Jodi Letizia: What do you need, sweetie?
City Paper: With Michael Jackson getting off — pardon the pun — there's this lingering question about the dire straits kids go through when pushed into a career. Were you pushed?
JL: Not at all. I couldn't wait. I was in the Pennsylvania Ballet as a kid. I did a lot of local theater. Sang with The Carpenters. It was absolutely in my blood. My mother was a professional dancer. My dad worked for Sinatra as an advance man. You know how my folks met? Through Frank Fontaine.

CP: Crazy Guggenheim from The Jackie Gleason Show?
JL: Yeah. He introduced them. He was good friends with my dad. He gave away my mom at their wedding.

CP: You left Philly 20 years ago. Rocky was filmed 30 years ago. Yet when I was with you the other day, you got approached for Rocky. Is that uncomfortable?
JL: No stalkers. I only get Rocky recognition in Philly. Everybody who knows me from New York knows me from kid theater stuff. The only creepy thing that happens is when people sing the Rocky theme behind me while I'm walking down the street.

CP: So who are these people you're talking about in this version of Over the Edge?
JL: They're different people I've known my entire life, all of whom happen to be in different degrees of escape — wanting to escape, needing to escape. Everyone wants to get out. These are certainly "characters" that people know — which makes it all so much easier for audience participation.
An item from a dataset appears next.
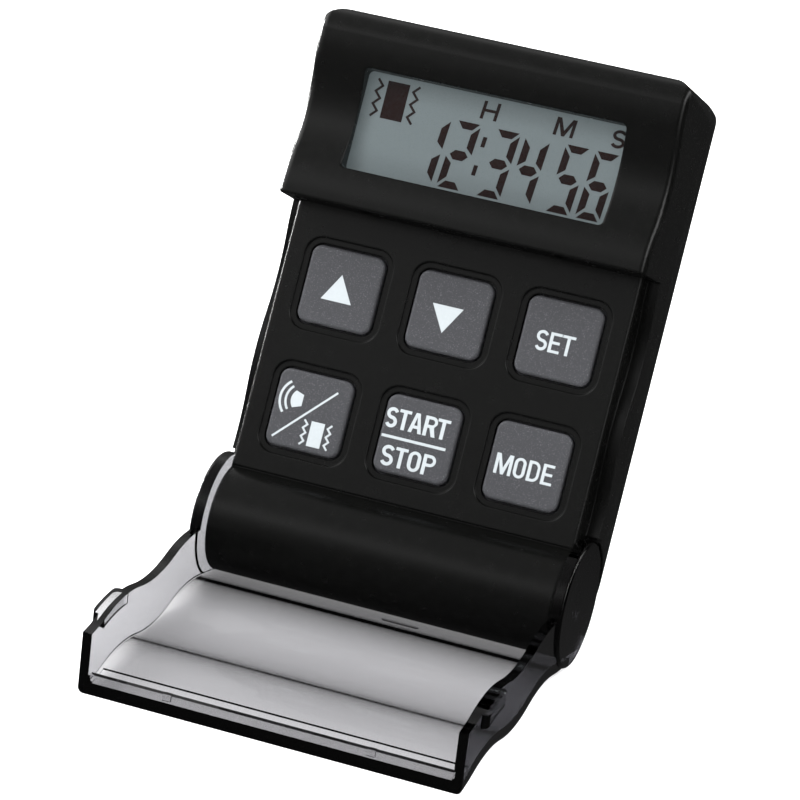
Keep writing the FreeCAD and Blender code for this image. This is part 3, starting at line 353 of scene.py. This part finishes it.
def ribbon(points, width):
    """Outline of a line of constant width with mitred joints."""
    sides = ([], [])
    for index, (x, y) in enumerate(points):
        before = points[max(index - 1, 0)]
        after = points[min(index + 1, len(points) - 1)]
        into = Vector((x - before[0], y - before[1]))
        out = Vector((after[0] - x, after[1] - y))
        into = into.normalized() if into.length > 0 else out.normalized()
        out = out.normalized() if out.length > 0 else into
        normal = Vector((-(into.y + out.y), into.x + out.x)).normalized()
        reach = width / 2 / max(0.35, normal.dot(Vector((-into.y, into.x))))
        sides[0].append((x + normal.x * reach, y + normal.y * reach))
        sides[1].append((x - normal.x * reach, y - normal.y * reach))
    return sides[0] + sides[1][::-1]


def arc_points(centre, radius, start, end, steps=12):
    """Points on an arc, from one angle in degrees to another."""
    turns = [math.radians(start + (end - start) * step / steps) for step in range(steps + 1)]
    return [(centre[0] + radius * math.cos(t), centre[1] + radius * math.sin(t)) for t in turns]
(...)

Like my "Aunt Rose." The character certainly started out as my Aunt Rose — youknowhatImean — but eventually she became the same Aunt Rose that everyone has. And everyone does have one. Do you have an Aunt Rose?

CP: No. Ha. Wait. Dag. You know — yes. I actually do have an Aunt Rose. Coffee-grind eye circles. Big nostrils. Hair in a bun. Like everyone in my family older than 40. God forbid. I'm sorry, Rose.
JL: (Laughs) The guy who directs my show has an Aunt Rose. The lady I lived with in Brooklyn not only had an Aunt Rose — she's an Aunt Rose. Aunt Rose is my New York boroughs character, an out-to-lunch sort, still lovin' Sinatra, still the party girl who never grew up. She's the room enterer. Even when I do private events, she's who the event planners want. She's the one who'd tell you how sharp you look, how pretty your girl is. She's very much from the top of my head.

CP: I know you got South Philly broads in your show. I know you've got a Sicilian lady.
JL: Yeah. But she's a Sicilian lesbian. A hooker. I knew her for years. She was crude — no editing process, no social skills. I aspired to her level of brusque. And the "Maria" I remember from South Philly was always in a state of planning for her son's Holy Communion. She was deeply into barbiturates.

CP: You got hold of musical director Marc Janus — a big deal what with him being a protégé of Leonard Bernstein's. What gives?
JL: We've known each other for years. We've been collaborating with my director, Ron Seykell, honing the material. He's currently arranging the score of Finian's Rainbow at Joanne Woodward's theater in Connecticut for next year's Broadway season. These guys are the best that Broadway, that cabaret, has to offer.

CP: So what's funniest about the evolution of Edge now?
JL: That after doing Edge a few times, my level of spontaneity and involvement with the audience has become the huge part of the setup. That's what's made the word of mouth so strong, what's made people tell and bring their friends. I may not be serving dinner on stage, but I think it's become like Dame Edna's show. It's an audience's show.

Jodi Letizia's Over The Edge, Fri., June 24, 8 p.m., $25, Ebe Showcase Theater, 1020 N. Delaware Ave., first floor, 215-498-0219.